I always ask, when someone tells me that she or he is giving up something for Lent, “Is it drawing you closer to God?” If it isn’t, why bother? It becomes a hollow ritual if it just happens, or worse, we do it just to make ourselves feel good (or righteous). Somehow, with February 14 falling on the first day after the beginning of Lent, I sense that sweets (and maybe sex) may be given up by fewer people this year!
Anyone who wishes to observe Lent through some sort of fast should, I suggest, choose to give up something significant and meaningful if the desire is to be drawn closer to God. When we fast from food, after all, the idea is to be drawn nearer to the Lord with our hunger pangs. If you choose to give up something for Lent, make sure it has an impact on you. If you don’t eat a lot of chocolate, what’s the point of giving up chocolate? It won’t likely draw you closer to God, since you won’t really miss it.
Instead of omitting something, may I suggest that you consider adding something to your life in Lent? Consider serving at a homeless shelter, or inviting a family you don’t know very well from your church or community to share a meal with you. Instead of removing something from your life to give glory to God, think about doing something that will give glory to God. That’s a Lenten discipline that can benefit not only you, but many others.

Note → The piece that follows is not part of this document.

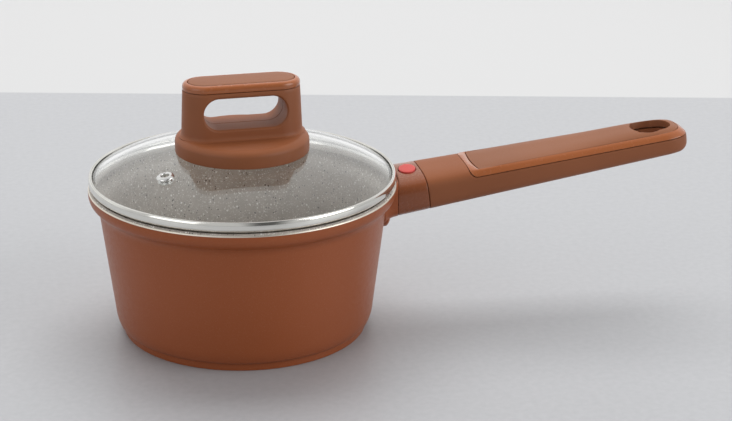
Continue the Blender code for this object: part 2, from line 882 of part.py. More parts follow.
press = bpy.data.objects.new("button_frame", None)
parts.objects.link(press)
press.parent = handle
press.location = (BUTTON_CENTRE, 0.0, half_height(BUTTON_CENTRE))
crown = BUTTON_PROUD
cap_foot = 7.0 * MM - half_height(BUTTON_CENTRE)
flange_top = 7.6 * MM - half_height(BUTTON_CENTRE)
flange_foot = 6.2 * MM - half_height(BUTTON_CENTRE)


def oval_at(level, shrink):
    return [(x, y, level) for x, y in oval(BUTTON_LENGTH - 2 * shrink, BUTTON_WIDTH - 2 * shrink)]


button = loft(
    "release_button",
    [
        oval_at(cap_foot, 0.0),
        oval_at(crown - 0.5 * MM, 0.0),
        oval_at(crown - 0.15 * MM, 0.3 * MM),
        oval_at(crown, 1.1 * MM),
        oval_at(crown + 0.1 * MM, 2.6 * MM),
    ],
    RED,
    press,
)
boolean(
    button,
    box(
        "button_flange",
        (-BUTTON_LENGTH / 2 + 0.1 * MM, -flange_reach, flange_foot),
        (BUTTON_LENGTH / 2 - 0.1 * MM, flange_reach, flange_top),
        None,
        press,
    ),
    "UNION",
)
for side in (-1, 1):
    low, high = sorted((side * LEG_INNER, side * LEG_OUTER))
    boolean(
        button,
        box(
            f"button_leg_{side + 2}",
            (-1.8 * MM, low, LEAF_TOP + GAP - half_height(BUTTON_CENTRE)),
            (1.8 * MM, high, flange_foot + 0.5 * MM),
            None,
            press,
        ),
        "UNION",
    )

# ---------------------------------------------------------------- lid
lid = bpy.data.objects.new("lid_frame", None)
parts.objects.link(lid)


def glass_top(r):
    return GLASS_CROWN - GLASS_FALL * (r / GLASS_SPAN) ** 2


def glass_slope(r):
    return atan(2 * GLASS_FALL * r / GLASS_SPAN**2)


radii = [(GLASS_RADIUS - 4.4 * MM) * i / 7 for i in range(8)]
upper = [(r, glass_top(r)) for r in radii]
under = [
    (
        r - GLASS_THICKNESS * sin(glass_slope(r)) * (r > 0),
        glass_top(r) - GLASS_THICKNESS * cos(glass_slope(r)),
    )
    for r in radii
]
edge = [
    (GLASS_RADIUS - 1.1 * MM, glass_top(GLASS_RADIUS - 1.1 * MM)),
    (GLASS_RADIUS - 0.2 * MM, glass_top(GLASS_RADIUS) - 0.5 * MM),
    (GLASS_RADIUS, glass_top(GLASS_RADIUS) - 1.4 * MM),
    (GLASS_RADIUS - 0.6 * MM, glass_top(GLASS_RADIUS) - 2.6 * MM),
    (GLASS_RADIUS - 1.8 * MM, glass_top(GLASS_RADIUS) - 3.3 * MM),
]
glass = turned("lid_glass", upper + edge + under[::-1], CLEAR, lid)

steel = [
    (-2.2, -0.75), (-1.4, 0.0), (-0.5, -0.3), (0.0, -2.0), (-0.2, -4.2), (-1.1, -5.5),
    (-3.0, -6.4), (-3.5, -7.6), (-3.5, -11.0), (-4.1, -11.0), (-4.1, -7.2), (-3.4, -5.85),
    (-1.4, -4.95), (-0.75, -4.0), (-0.6, -2.0), (-0.9, -0.9), (-1.35, -0.65), (-1.8, -0.95),
]
band = turned(
    "lid_band",
    [(BAND_RADIUS + r * MM, BAND_TOP + z * MM) for r, z in steel],
    STEEL,
    lid,
    ring=True,
)

vent_spot = (VENT_REACH * cos(VENT_ANGLE), VENT_REACH * sin(VENT_ANGLE), glass_top(VENT_REACH))
vent = bpy.data.objects.new("vent_frame", None)
parts.objects.link(vent)
vent.parent = lid
vent.location = vent_spot
vent.rotation_euler = (0.0, glass_slope(VENT_REACH), VENT_ANGLE)
vent_r = VENT_DIAMETER / 2
eyelet = turned(
    "vent_eyelet",
    [
        (vent_r - 2.35 * MM, 1.45 * MM),
        (vent_r - 1.6 * MM, 1.5 * MM),
        (vent_r - 0.4 * MM, 1.0 * MM),
        (vent_r, 0.45 * MM),
        (vent_r - 0.3 * MM, 0.3 * MM),
        (vent_r - 1.9 * MM, 0.3 * MM),
        (vent_r - 1.9 * MM, -GLASS_THICKNESS - 0.3 * MM),
        (vent_r - 0.5 * MM, -GLASS_THICKNESS - 0.3 * MM),
        (vent_r - 0.7 * MM, -GLASS_THICKNESS - 0.8 * MM),
        (vent_r - 1.7 * MM, -GLASS_THICKNESS - 1.1 * MM),
        (vent_r - 2.5 * MM, -GLASS_THICKNESS - 0.9 * MM),
        (vent_r - 2.6 * MM, 0.9 * MM),
    ],
    STEEL,
    vent,
    steps=SMALL_ROUND,
    ring=True,
)
vent_bore = rod(
    "vent_bore", (0, 0, -9 * MM), (0, 0, 6 * MM), vent_r - 1.9 * MM + GAP, None, vent
)
boolean(glass, vent_bore)
boolean(
    glass,
    rod(
        "screw_bore",
        (0, 0, GLASS_CROWN - 22 * MM),
        (0, 0, GLASS_CROWN + 18 * MM),
        KNOB_SCREW / 2 + 1.2 * MM,
        None,
        lid,
    ),
)

# ---------------------------------------------------------------- knob
knob = bpy.data.objects.new("knob_frame", None)
parts.objects.link(knob)
knob.parent = lid
knob.rotation_euler = (0.0, 0.0, KNOB_TURN)
boss_foot = GLASS_CROWN + 0.4 * MM
skirt = SKIRT_RADIUS
body = turned(
    "knob_body",
    [
        (0.0, SKIRT_TOP + 0.3 * MM),
        (skirt - 3.2 * MM, SKIRT_TOP),
        (skirt - 1.5 * MM, SKIRT_TOP - 0.7 * MM),
        (skirt - 0.4 * MM, SKIRT_TOP - 2.2 * MM),
        (skirt, SKIRT_TOP - 4.4 * MM),
        (skirt, SKIRT_FOOT + 0.5 * MM),
        (skirt - 0.5 * MM, SKIRT_FOOT),
        (skirt - 2.2 * MM, SKIRT_FOOT),
        (skirt - SKIRT_LIP, SKIRT_FOOT + 0.5 * MM),
        (skirt - SKIRT_LIP, SKIRT_TOP - 4.6 * MM),
        (skirt - 4.2 * MM, SKIRT_TOP - 3.2 * MM),
        (9.5 * MM, SKIRT_TOP - 3.0 * MM),
        (9.0 * MM, SKIRT_TOP - 3.5 * MM),
        (9.0 * MM, boss_foot),
        (0.0, boss_foot),
    ],
    MATT,
    knob,
)


def stadium_at(level, length, width):
    return [(x, y, level) for x, y in stadium(length, width)]


loop = loft(
    "knob_loop",
    [
        stadium_at(SKIRT_TOP - 2.0 * MM, LOOP_LENGTH_FOOT + 0.6 * MM, LOOP_WIDTH_FOOT + 2.6 * MM),
        stadium_at(SKIRT_TOP + 0.2 * MM, LOOP_LENGTH_FOOT + 0.4 * MM, LOOP_WIDTH_FOOT + 1.6 * MM),
        stadium_at(SKIRT_TOP + 2.2 * MM, LOOP_LENGTH_FOOT, LOOP_WIDTH_FOOT),
        stadium_at(LOOP_TOP, LOOP_LENGTH_TOP, LOOP_WIDTH_TOP),
    ],
    None,
    knob,
)
finger_slot = slab(
    "finger_slot",
    stadium(SLOT_LENGTH, SLOT_HEIGHT, (0.0, SLOT_CENTRE)),
    -40 * MM,
    40 * MM,
    None,
    knob,
    "xzy",
)
boolean(body, loop, "UNION")
boolean(body, finger_slot)
insert_top = SLOT_CENTRE - SLOT_HEIGHT / 2 - 3.2 * MM
boolean(
    body,
    rod(
        "insert_bore",
        (0, 0, GLASS_CROWN - 12 * MM),
        (0, 0, insert_top + GAP),
        INSERT_RADIUS + GAP,
        None,
        knob,
    ),
)

cap_foot_z = LOOP_TOP + GAP
cap = loft(
    "knob_cap",
    [
        stadium_at(cap_foot_z, LOOP_LENGTH_TOP, LOOP_WIDTH_TOP),
        stadium_at(cap_foot_z + 1.2 * MM, LOOP_LENGTH_TOP - 0.3 * MM, LOOP_WIDTH_TOP - 0.3 * MM),
        stadium_at(cap_foot_z + 2.7 * MM, LOOP_LENGTH_TOP - 1.9 * MM, LOOP_WIDTH_TOP - 1.9 * MM),
        stadium_at(cap_foot_z + CAP_HEIGHT, LOOP_LENGTH_TOP - 4.6 * MM, LOOP_WIDTH_TOP - 4.6 * MM),
    ],
    GLOSS,
    knob,
)
plate_foot = cap_foot_z + CAP_HEIGHT - 1.3 * MM
boolean(
    cap,
    slab(
        "plate_pocket",
        stadium(PLATE_LENGTH + 2 * GAP, PLATE_WIDTH + 2 * GAP),
        plate_foot - GAP,
        cap_foot_z + CAP_HEIGHT + 20 * MM,
        None,
        knob,
    ),
)
plate = loft(
    "knob_inlay",
    [
        stadium_at(plate_foot, PLATE_LENGTH, PLATE_WIDTH),
        stadium_at(cap_foot_z + CAP_HEIGHT, PLATE_LENGTH, PLATE_WIDTH),
        stadium_at(cap_foot_z + CAP_HEIGHT + 0.35 * MM, PLATE_LENGTH - 2 * MM, PLATE_WIDTH - 2 * MM),
    ],
    MATT,
    knob,
)
peg_x = LOOP_LENGTH_TOP / 2 - CAP_PEG_MARGIN
for number, x in enumerate((-peg_x, peg_x), 1):
    boolean(
        cap,
        rod(
            f"cap_peg_{number}",
            (x, 0, LOOP_TOP - 6 * MM),
            (x, 0, cap_foot_z + 1 * MM),
            2.0 * MM,
            None,
            knob,
        ),
        "UNION",
    )
    boolean(
        body,
        rod(
            f"cap_bore_{number}",
            (x, 0, LOOP_TOP - 6 * MM - 2 * GAP),
            (x, 0, LOOP_TOP + 5 * MM),
            2.0 * MM + GAP,
            None,
            knob,
        ),
    )

insert = turned(
    "knob_insert",
    [
        (KNOB_SCREW / 2 + GAP, insert_top),
        (INSERT_RADIUS - 0.4 * MM, insert_top),
        (INSERT_RADIUS, insert_top - 0.4 * MM),
        (INSERT_RADIUS, boss_foot + 0.5 * MM),
        (INSERT_RADIUS - 0.4 * MM, boss_foot + 0.1 * MM),
        (KNOB_SCREW / 2 + GAP, boss_foot + 0.1 * MM),
    ],
    BRASS,
    knob,
    steps=SMALL_ROUND,
    ring=True,
)
glass_under = GLASS_CROWN - GLASS_THICKNESS
gasket = turned(
    "knob_gasket",
    [
        (KNOB_SCREW / 2 + 0.8 * MM, glass_under - 0.5 * MM),
        (9.0 * MM, glass_under - 0.5 * MM),
        (9.0 * MM, glass_under - 2.0 * MM),
        (KNOB_SCREW / 2 + 0.8 * MM, glass_under - 2.0 * MM),
    ],
    RUBBER,
    knob,
    steps=32,
    ring=True,
)
washer = turned(
    "knob_washer",
    [
        (KNOB_SCREW / 2 + 0.5 * MM, glass_under - 2.3 * MM),
        (8.0 * MM, glass_under - 2.3 * MM),
        (8.0 * MM, glass_under - 3.2 * MM),
        (KNOB_SCREW / 2 + 0.5 * MM, glass_under - 3.2 * MM),
    ],
    STEEL,
    knob,
    steps=32,
    ring=True,
)
screw(
    "knob_screw",
    (0, 0, glass_under - 3.5 * MM),
    (0, 0, insert_top - 1.0 * MM),
    KNOB_SCREW,
    8.0 * MM,
    2.4 * MM,
    STEEL,
    knob,
)
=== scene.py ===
"""A small copper-coloured saucepan with a glass lid and a detachable handle.

The pan stands on Z = 0 with its centre on the Z axis and the handle runs out along +X.
Lengths are in metres. Every visible piece is a surface worked out over a grid of numbers.
"""

import json

import bmesh
import bpy
import numpy as np
from mathutils import Matrix, Vector


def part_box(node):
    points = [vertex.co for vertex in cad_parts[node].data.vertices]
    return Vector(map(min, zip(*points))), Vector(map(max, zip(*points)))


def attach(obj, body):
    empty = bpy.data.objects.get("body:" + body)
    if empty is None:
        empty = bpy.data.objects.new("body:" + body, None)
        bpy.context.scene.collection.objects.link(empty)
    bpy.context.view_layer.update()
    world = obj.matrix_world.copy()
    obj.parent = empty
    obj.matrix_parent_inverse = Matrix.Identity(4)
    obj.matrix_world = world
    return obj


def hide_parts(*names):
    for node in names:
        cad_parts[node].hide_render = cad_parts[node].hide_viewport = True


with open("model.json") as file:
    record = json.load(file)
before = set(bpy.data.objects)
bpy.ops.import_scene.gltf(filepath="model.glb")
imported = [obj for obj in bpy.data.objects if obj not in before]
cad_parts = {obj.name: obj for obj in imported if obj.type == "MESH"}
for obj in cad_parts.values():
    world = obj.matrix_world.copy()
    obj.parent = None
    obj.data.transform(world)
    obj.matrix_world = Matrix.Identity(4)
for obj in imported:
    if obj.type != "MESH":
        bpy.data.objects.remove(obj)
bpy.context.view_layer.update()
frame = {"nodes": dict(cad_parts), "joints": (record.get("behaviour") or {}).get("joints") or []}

MM = 0.001
GAP = 0.3 * MM
TAU = 2 * np.pi

# ---------------------------------------------------------------- places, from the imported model
# Each is the far corner of a node's box: its largest x, y and z.
POT, DISC, BAND, PANE, SEAL, CAP = (
    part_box(node)[1]
    for node in ("pot_body", "base_disc", "lid_band", "lid_glass", "knob_gasket", "knob_cap")
)
RIM_RADIUS, RIM_HEIGHT = POT.y, POT.z
DISC_RADIUS, DISC_THICKNESS = DISC.y, DISC.z
BAND_RADIUS, BAND_TOP = BAND.y, BAND.z
GLASS_RADIUS = PANE.y
GLASS_THICKNESS = 4.0 * MM
GLASS_CROWN = SEAL.z + 0.5 * MM + GLASS_THICKNESS
LOOP_TOP = CAP.z - 4.1 * MM

release = next(j for j in frame["joints"] if j["name"] == "handle_release")
ALONG = np.array(release["axis"], float)
ALONG /= np.linalg.norm(ALONG)
SIDE = np.array([0.0, 1.0, 0.0])
UP = np.cross(ALONG, SIDE)
HANDLE_ROOT = np.array([RIM_RADIUS, 0.0, RIM_HEIGHT - 10.4 * MM])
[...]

“For we are God’s workmanship, created in Christ Jesus to do good works, which God prepared in advance for us to do” (Ephesians 2.10, NIV).
May you know God’s blessing as you prepare to mark Jesus’ journey toward the cross.
India 2013: Home, sweet home
Our India mission team arrived home safely on Thursday afternoon. It was a bit of a bumpy ride into Toronto, because of the wind, but we landed without incident and all our bags arrived with us! We all are so grateful to God for his kindness in preserving us through this whole trip.
We also are grateful to God for the prayers of so many. While we were in India, we witnessed all kinds of spiritual warfare. The church is a small and sometimes persecuted minority in India, and those believers need our prayers.
After crawling home in snowy traffic, I had a shower, Diana and I had supper, I called my parents, and we went to bed. Nine hours later, I awoke, and I’m really hopeful that this will be the extent of my jet-lag…but I’m not sure that’s the case. We’ll see how the next few days pan out!
I’m sure I will muse more about this trip in the coming days and weeks, but I wanted to thank you for your part in our journey.
Vision matters!
Many, many thanks to those of you who have prayed for me and the team with whom I travelled to minister to the staff, faculty and students of the South Asia Institute of Advanced Christian Studies in Bangalore, India, these past few weeks. We have been blessed in many ways, and we hope we have been a blessing. God has ignited a fire in the community there to give personal spiritual formation a greater role in the life of the school. If we accomplished nothing else, that would be enough – though we did find that many men and women found themselves spiritually nurtured through our ministry of spiritual direction and sharing the Word in chapel services and small groups. We were honoured to be so warmly welcomed by everyone there.
What is especially exciting is that the key administrators of SAIACS now have a vision to see the foundational principles of spiritual formation more intentionally integrated into the academic life of the community. There is a vision that the Lord has given, and the leadership there is prepared to do what it takes to make that vision a reality.
The news this week reported that Queen Beatrix, the reigning monarch of the Netherlands, is going to abdicate her throne in favour of her eldest son, who will become king. Her mother did this for her, as did her mother before her. This shows such a clear sense of vision on the part of the Queen! She could hang on until she dies, and she’d have every right to do so. But she wants a new generation of citizens of her country to be inspired through the leadership of a younger monarch.
As I’ve said before – not originally – having vision is like planting a tree under whose shade you will not sit. And sometimes, that vision requires sacrifice. In the case of the Queen of the Netherlands, it’s abdication of a throne rightfully hers. In the case of the administration of SAIACS, it’s stepping outside a comfort zone of pure academics – knowing about God – in order to encourage everyone to know God better.
What vision has God given you? And what sacrifices will you have to make in order to see that vision come to fruition?
“Do not conform any longer to the pattern of this world, but be transformed by the renewing of your mind. Then you will be able to test and approve what God’s will is – his good ,pleasing and perfect will” (Romans 12.2, NIV).